» EXERCISE:
Beginning at the first line of the data, print each line exactly, stopping after the line that contains "and two suckers.".
------------------------------------
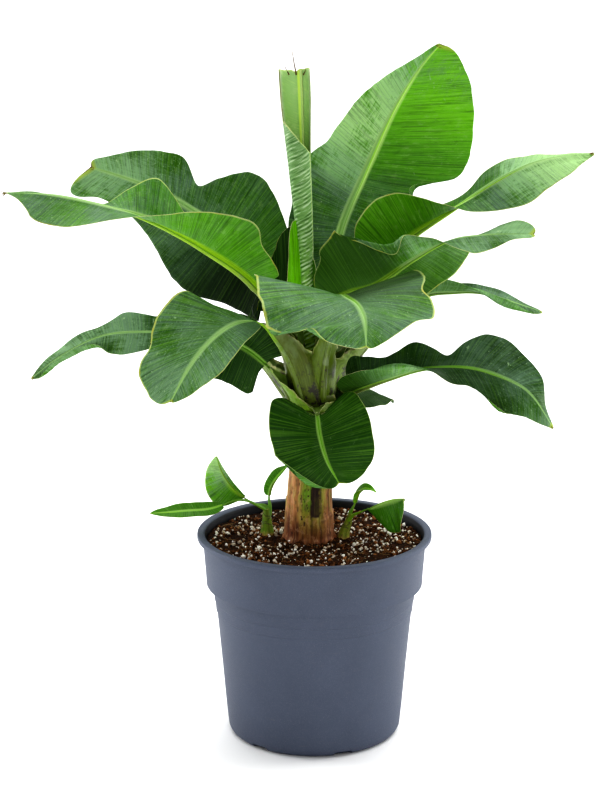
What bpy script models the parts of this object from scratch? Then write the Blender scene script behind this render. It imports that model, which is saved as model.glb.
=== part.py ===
"""Potted banana plant: pot, soil, false stem, leaf stalks, leaf blades and two suckers.

Metres, +Z up.  The origin is on the pot's flat underside, on the pot's axis.
The plant's front faces -Y.  Leaf sizes below are in millimetres.
"""
import bpy
import bmesh
import math
import numpy as np

for old in list(bpy.data.objects):
    bpy.data.objects.remove(old, do_unlink=True)

MM = 0.001
GAP = 0.0003                 # space left between touching pieces

# ---- pot -------------------------------------------------------------
POT_H = 0.240                # rim height above the underside
RIM_R = 0.1351               # outside radius of the rolled lip
LIP_H = 0.0065               # height of the lip's outer face
BAND_TOP_R = 0.1285          # wall just under the lip
BAND_BOT_R = 0.1247          # lower edge of the wide band
BAND_BOT_Z = 0.180
UNDER_R = 0.1168             # wall just under the band's lower edge
RINGS = ((0.1612, 0.1158, 0.1149), (0.1485, 0.1140, 0.1130))   # two small steps: height, radius above, radius below
FOOT_R = 0.1003              # wall above the rounded foot
FOOT_Z = 0.011
BASE_R = 0.0900              # flat underside
WALL = 0.0026
FLOOR = 0.0034
POT_SIDES = 30
NOTCHES = 6                  # drainage notches round the foot
NOTCH_AT = -70.0             # direction of the notch seen at the front
NOTCH_W, NOTCH_H, NOTCH_D = 0.022, 0.0062, 0.012

# ---- soil ------------------------------------------------------------
SOIL_Z = 0.2300
SOIL_SIDES = 30

# ---- false stem and crown --------------------------------------------
STEM_FOOT = (-0.0060, 0.0)   # where the stem leaves the soil
STEM_RINGS = (               # height, x, radius: flare, taper and lean
    (0.0000, -0.0060, 0.0290), (0.0080, -0.0060, 0.0272), (0.0300, -0.0062, 0.0262),
    (0.0600, -0.0055, 0.0250), (0.1000, -0.0035, 0.0240), (0.1390, -0.0010, 0.0230),
    (0.1440, -0.0010, 0.0228),
)
CROWN_RINGS = (              # height above the soil, x, radius
    (0.1444, -0.0010, 0.0222), (0.1540, -0.0010, 0.0212), (0.1760, -0.0012, 0.0175),
    (0.2000, -0.0022, 0.0125), (0.2190, -0.0035, 0.0096), (0.2250, -0.0035, 0.0090),
)
CIGAR = (                    # the rolled leaf: height, x, y, radius
    (0.2254, -0.0035, 0.000, 0.0072), (0.2310, -0.0038, 0.000, 0.0072), (0.2750, -0.0088, 0.000, 0.0070),
    (0.3270, -0.0096, 0.001, 0.0079), (0.3490, -0.0107, 0.001, 0.0090), (0.3940, -0.0139, 0.002, 0.0110),
    (0.4390, -0.0172, 0.004, 0.0128), (0.4620, -0.0189, 0.005, 0.0140), (0.4840, -0.0203, 0.006, 0.0156),
    (0.5070, -0.0214, 0.007, 0.0167), (0.5380, -0.0230, 0.009, 0.0168),
)

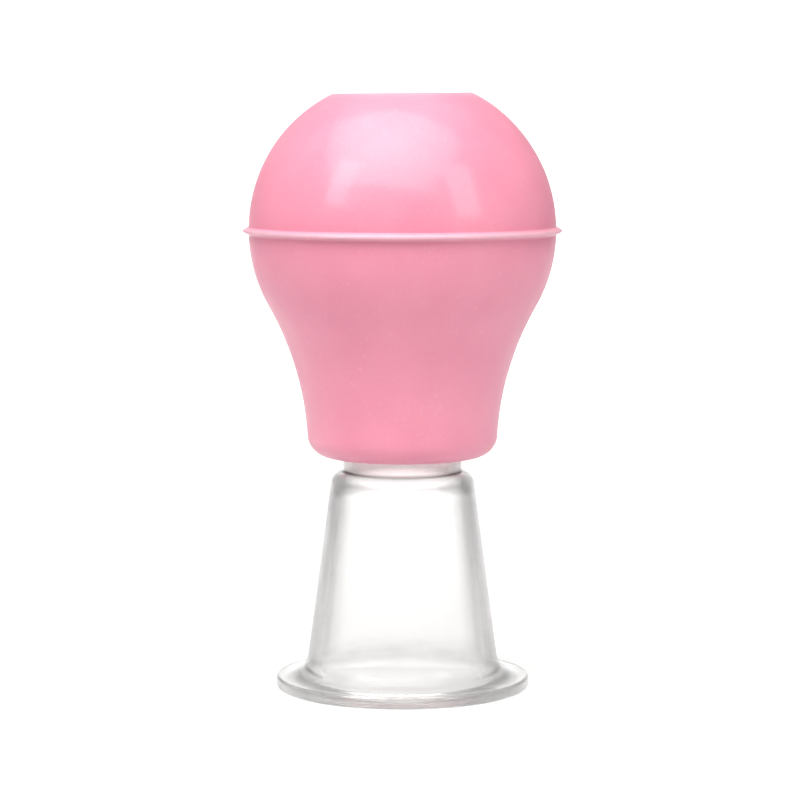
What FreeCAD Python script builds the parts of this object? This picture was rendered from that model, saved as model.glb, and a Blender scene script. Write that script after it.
------------------------------------
» REPLY TO THE TASK:
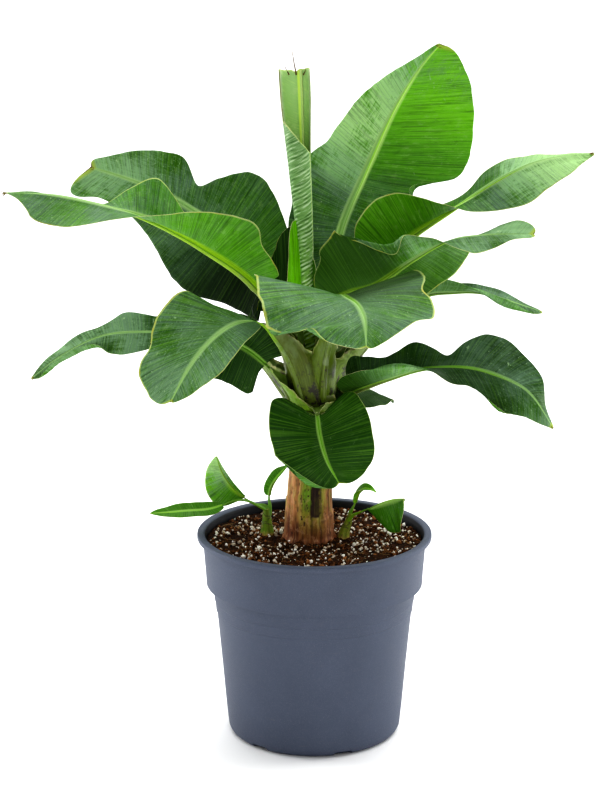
What bpy script models the parts of this object from scratch? Then write the Blender scene script behind this render. It imports that model, which is saved as model.glb.
=== part.py ===
"""Potted banana plant: pot, soil, false stem, leaf stalks, leaf blades and two suckers.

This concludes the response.